Communicating complaints procedures
Be sure your staff are aware of, and skilled in, your business's complaints policy and procedures. It's vital that they understand their role in resolving and recording complaint incidents, and nominating complaint contacts.
You should also take steps to communicate your complaints policy and procedures to customers (e.g. through your website and business communications).
Reviewing your complaints handling policy
Your complaints handling policy will ensure you are keeping good records of complaint incidents.
Schedule time periodically to review your business complaints and check for patterns in the type, nature and handling of complaints.

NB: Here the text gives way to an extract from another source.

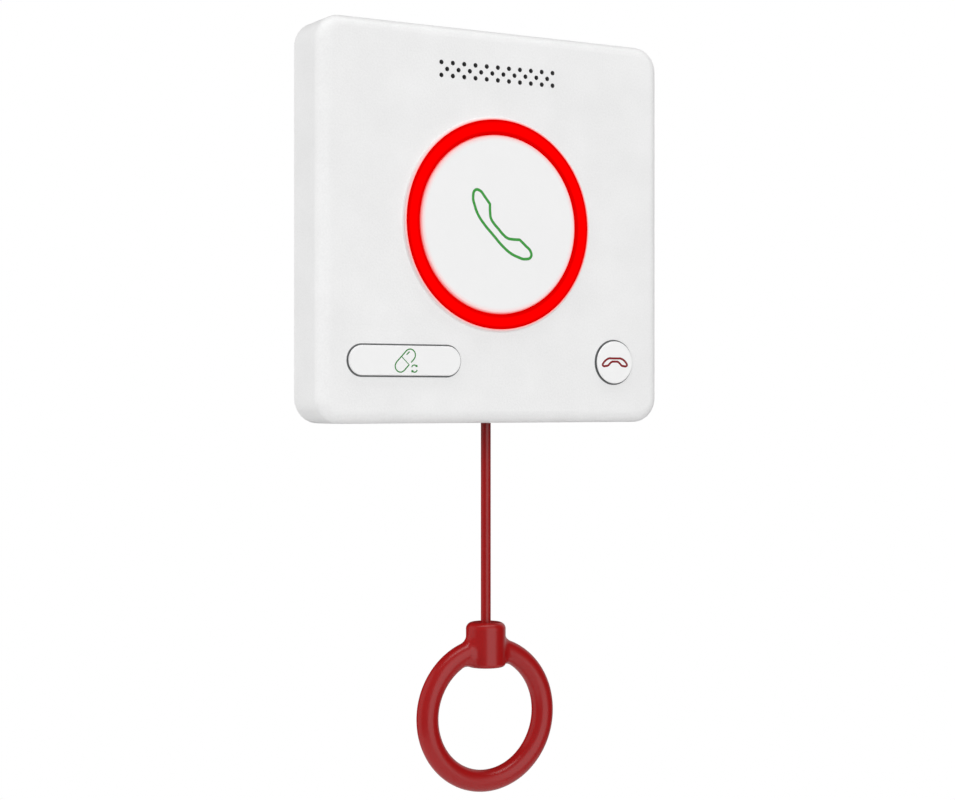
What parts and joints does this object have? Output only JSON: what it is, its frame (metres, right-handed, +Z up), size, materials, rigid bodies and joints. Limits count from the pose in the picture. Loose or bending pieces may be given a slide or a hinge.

This review will allow you to identify issues such as:
- the number and type of complaints
- customer service weaknesses
- your staff's complaint-handling skills
- customer complaint behaviour and your management approaches.
While many complaints are easily resolved, some can be very challenging. Resolving complaints with dissatisfied customers requires good business processes, courteous communication and strong conflict resolution skills.
Find out more about handling and resolving customer complaints.
Managing unresolved complaints
If you are unable to resolve a complaint after taking all reasonable steps, you may find a third party dispute resolution service helpful.
If your customer lodges a formal complaint about your business, disputes can be resolved using alternative dispute resolution processes such as mediation, without involving the courts.
Mediation can be arranged through non-government providers, and through a dispute resolution centre.